Tills is in reply to your letter * * * in which you call attention to the rulings contained in Rev. Rul. 54-94 * * * and [with regard to the requests for private rulings, referred to supra, on single- and multiple-premium annuities] request clarification of the rulings.
* * * this office is furnishing you the following general information on the subject of your inquiry, it being understood that such information does not constitute a ruling on a specific item.
The Rev. Rul. 54-94 * * * does not apply to the facts stated in the [1952 private ruling on the multiple-premium annuity]. * * *

(Emphasis added.)

“Mr. Swartz. You are talking about the interest deduction with regard to annuities? * * * With reference to the nonretroactive application denying the interest deduction to people who relied on our private ruling, we were uniform in applying it [Rev. Rul. 54-94] nonretroactively to the extent we felt they had relied upon it to their detriment. In other words, we would allow them a deduction for the out-of-pocket money they had spent * * *. Our statement of policy with reference to nonretroactive application of a ruling is only where the taxpayer has relied on it * * *.” (Progress Report of Subcommittee on Internal Revenue Taxation to House Committee on Ways and Means, p. 192 (1957).)

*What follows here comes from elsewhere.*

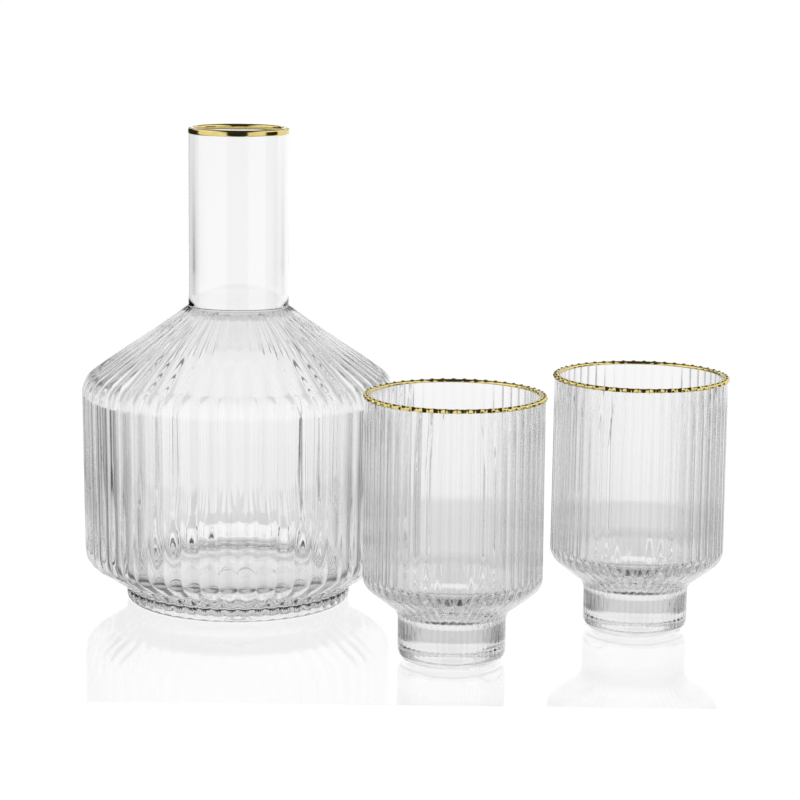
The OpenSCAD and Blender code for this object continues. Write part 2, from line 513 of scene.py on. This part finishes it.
FLOOR_GLOW = 0.79
FLOOR_GLOSS = 0.21
FLOOR_ROUGHNESS = 0.06
FLOOR_SIDE = 0.45  # half its width
FLOOR_FRONT = -0.143
FLOOR_BEHIND = 0.227  # its back edge, behind the carafe's axis
FLOOR_DROP = 0.0002  # keeps it clear of the feet


def build_floor(at):
    """A glossy, softly glowing white sheet. The glass sees the studio's ground in its place."""
    left, right, front, back = -FLOOR_SIDE, FLOOR_SIDE, FLOOR_FRONT, at[1] + FLOOR_BEHIND
    mesh = bpy.data.meshes.new("floor")
    corners = [(left, front, 0), (right, front, 0), (right, back, 0), (left, back, 0)]
    mesh.from_pydata(corners, [], [(0, 1, 2, 3)])
    floor = bpy.data.objects.new("floor", mesh)
    floor.location.z = -FLOOR_DROP
    bpy.context.scene.collection.objects.link(floor)
    material = bpy.data.materials.new("white_sheet")
    material.use_nodes = True
    tree = material.node_tree
    tree.nodes.clear()
    glow = tree.nodes.new("ShaderNodeEmission")
    glow.inputs["Strength"].default_value = FLOOR_GLOW
    gloss = tree.nodes.new("ShaderNodeBsdfGlossy")
    gloss.inputs["Color"].default_value = (FLOOR_GLOSS, FLOOR_GLOSS, FLOOR_GLOSS, 1)
    gloss.inputs["Roughness"].default_value = FLOOR_ROUGHNESS
    both = tree.nodes.new("ShaderNodeAddShader")
    out = tree.nodes.new("ShaderNodeOutputMaterial")
    tree.links.new(glow.outputs[0], both.inputs[0])
    tree.links.new(gloss.outputs[0], both.inputs[1])
    tree.links.new(both.outputs[0], out.inputs["Surface"])
    mesh.materials.append(material)
    floor.visible_transmission = False
    floor.visible_glossy = False


def ring_of_light(tree, angle, stops):
    """Brightness by compass angle, in degrees from -180 to 180, as (angle, brightness) stops."""
    ramp_node = tree.nodes.new("ShaderNodeValToRGB")
    ramp_node.color_ramp.interpolation = "EASE"
    elements = ramp_node.color_ramp.elements
    while len(elements) < len(stops):
        elements.new(0.5)
    for element, (degrees, bright) in zip(elements, stops):
        element.position = (degrees + 180) / 360
        element.color = (bright, bright, bright, 1)
    tree.links.new(angle, ramp_node.inputs["Fac"])
    return ramp_node.outputs["Color"]


def math_node(tree, operation, *values):
    node = tree.nodes.new("ShaderNodeMath")
    node.operation = operation
    for socket, value in zip(node.inputs, values):
        if isinstance(value, (int, float)):
            socket.default_value = value
        else:
            tree.links.new(value, socket)
    return node.outputs[0]


def bands(edges, width=6):
    """Stops for steps of brightness: edges are (angle, brightness from there on)."""
    stops = [(-180, edges[0][1])]
    for (_, before), (angle, after) in zip(edges, edges[1:]):
        stops += [(angle - width / 2, before), (angle + width / 2, after)]
    return stops + [(180, edges[-1][1])]


# What the gold and glass reflect: strip lights between black flags, as (angle, brightness on).
STRIPS = [(-180, 1.1), (-155, 0.03), (-99, 1.1), (-23, 0.03), (25, 1.1), (68, 0.03), (103, 1.1)]
# What shows through the glass: a white backdrop with grey at its sides, by angle from its middle.
BACKDROP_LEFT = [
    (0, 1.03), (12, 1.03), (24, 0.93), (34, 0.65), (46, 0.2), (60, 0.12), (72, 0.5), (88, 0.95),
]
BACKDROP_RIGHT = [
    (0, 1.03), (12, 1.03), (25, 0.95), (36, 0.73), (48, 0.4), (60, 0.3), (72, 0.6), (88, 0.95),
]
FLAG = 0.05  # brightness of the low black flag behind the set, which the gilt lips pick up
HORIZON = 0.95  # brightness of the backdrop round the horizon


def rise(tree, value, low, high, start=0.0, end=1.0):
    """start below low and end above high, with a smooth rise between."""
    node = tree.nodes.new("ShaderNodeMapRange")
    node.interpolation_type = "SMOOTHSTEP"
    node.inputs["From Min"].default_value = low
    node.inputs["From Max"].default_value = high
    node.inputs["To Min"].default_value = start
    node.inputs["To Max"].default_value = end
    tree.links.new(value, node.inputs["Value"])
    return node.outputs["Result"]


def build_studio():
    """White backdrop, with strip lights and black flags that the gold and glass pick up."""
    world = bpy.data.worlds.new("studio")
    bpy.context.scene.world = world
    world.use_nodes = True
    tree = world.node_tree
    place = tree.nodes.new("ShaderNodeTexCoord")
    split = tree.nodes.new("ShaderNodeSeparateXYZ")
    tree.links.new(place.outputs["Generated"], split.inputs[0])
    x, y, z = split.outputs
    turn = math_node(tree, "ARCTAN2", x, math_node(tree, "MULTIPLY", y, -1.0))
    angle = math_node(tree, "MULTIPLY_ADD", turn, 1 / (2 * math.pi), 0.5)
    overhead = rise(tree, z, 0.3, 0.5)
    softbox = rise(tree, math_node(tree, "ABSOLUTE", x), 0.3, 0.75, 0.04, 1.4)
    above, below = rise(tree, z, 0.11, 0.13), rise(tree, z, 0.19, 0.205, 1.0, 0.0)
    flag = math_node(tree, "MULTIPLY", above, below)
    flag = math_node(tree, "MULTIPLY", flag, rise(tree, y, 0.75, 0.88))
    strips = mix_colours(tree, flag, ring_of_light(tree, angle, bands(STRIPS)), FLAG)
    strips = mix_colours(tree, overhead, strips, softbox)
    left = [(off - 180, bright) for off, bright in BACKDROP_LEFT]
    right = [(180 - off, bright) for off, bright in reversed(BACKDROP_RIGHT)]
    paler = rise(tree, z, -0.17, -0.06, 0.0, 0.95)
    backdrop = mix_colours(tree, paler, ring_of_light(tree, angle, left + right), HORIZON)
    backdrop = mix_colours(tree, overhead, backdrop, 1.0)
    ground, edge = rise(tree, z, -0.30, -0.08, 0.20, 0.0), rise(tree, z, -0.216, -0.212, 0.14, 0.0)
    shade = math_node(tree, "ADD", ground, edge)
    shade = math_node(tree, "ADD", shade, rise(tree, z, -0.9, -0.3, 0.2, 0.0))
    backdrop = mix_colours(tree, shade, backdrop, 0.0)
    path = tree.nodes.new("ShaderNodeLightPath")
    around = mix_colours(tree, path.outputs["Is Transmission Ray"], strips, backdrop)
    seen = mix_colours(tree, path.outputs["Is Camera Ray"], around, 1.02)
    tree.links.new(seen, tree.nodes["Background"].inputs["Color"])


CAMERA_BACK = 1.221  # distance in front of the carafe's axis
CAMERA_RIGHT = 0.0782
CAMERA_UP = 0.3176
CAMERA_PITCH = 10.19  # degrees, looking down
CAMERA_ROLL = 0.67  # degrees
CAMERA_LENS = 115.3  # on a 36 mm sensor


def build_camera(at):
    data = bpy.data.cameras.new("camera")
    data.sensor_width = 36
    data.lens = CAMERA_LENS
    data.clip_start, data.clip_end = 0.01, 20
    camera = bpy.data.objects.new("camera", data)
    bpy.context.scene.collection.objects.link(camera)
    turn = Matrix.Rotation(math.radians(90 - CAMERA_PITCH), 4, "X")
    roll = Matrix.Rotation(math.radians(CAMERA_ROLL), 4, "Z")
    place = Vector((at[0] + CAMERA_RIGHT, at[1] - CAMERA_BACK, CAMERA_UP))
    camera.matrix_world = Matrix.Translation(place) @ turn @ roll
    bpy.context.scene.camera = camera


THROUGH_GLASS = 32  # light bounces, for rays that cross many fluted walls
INSIDE_GLASS = 16  # of those, reflections, including light trapped in the glass


def main():
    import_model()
    at = centre_of("carafe_glass")
    build_camera(at)
    build_studio()
    build_floor(at)
    glass, gold = clear_glass(), gilding()
    build_carafe(glass, gold)
    for side in ("front", "right"):
        build_tumbler(side, glass, gold)
    scene = bpy.context.scene
    scene.view_settings.view_transform = "Standard"
    scene.cycles.max_bounces = THROUGH_GLASS
    scene.cycles.transmission_bounces = THROUGH_GLASS
    scene.cycles.glossy_bounces = INSIDE_GLASS


main()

It should also be noted that the 1952 private ruling relied upon by petitioner involves the deductibility of interest paid (a) on a bank loan which is used to prepay several years’ premiums on a multiple-premium annuity and (b) to the issuer of the annuity in the event of transfer of the loan to the issuer. Therefore, even if a taxpayer may, under some circumstances, use the issuance of a private ruling to another as the ground for a claim of unjust discrimination, compare International Business Machines Corp. v. United States, 343 F. 2d 914 (Ct. Cl. 1965), with Bornstein v. United States, 345 F. 2d 558 (Ct. Cl. 1965), because of the factual difference between the subject of the private ruling and the transaction herein, it is doubtful whether the petitioners could have reasonably believed that the ruling would control their transaction. Cf. Knetsch, v. United States, 348 F. 2d 932 (Ct. Cl. 1965), certiorari denied 383 U.S. 957 (1966) ; compare L. Lee Stanton, 34 T.C. 1 (1960), with Amor F. Pierce, 37 T.C. 1039 (1962), affirmed per curiam 311 F. 2d 894 (C.A. 9, 1962), certiorari denied 373 U.S. 912; see Lynn and Gerson, "Quasi Estoppel and Abuse of Discretion as Applied Against the United States in Federal Tax Controversies,” 19 Tax L. Rev. 487,, 509 (1964).

If the annuities had been due and payable at the end of the first policy year, the situation would have been as follows: (a) The reserve value would have been $215,775 ; (b) the loans against the policies (after deducting the credit for prepaid interest) would have aggregated $215,064 (the original borrowing of $208,800 plus $6,264 representing interest thereon at 3 percent which was also borrowed) ; (c) All Service would have deducted the loans from the reserve values; (d) $711 would have been available for the payment of annuities. This is even less than the $1,000 described by the Supreme Court as a “relative pittance” in Knetsch. See 364 U.S. at 366.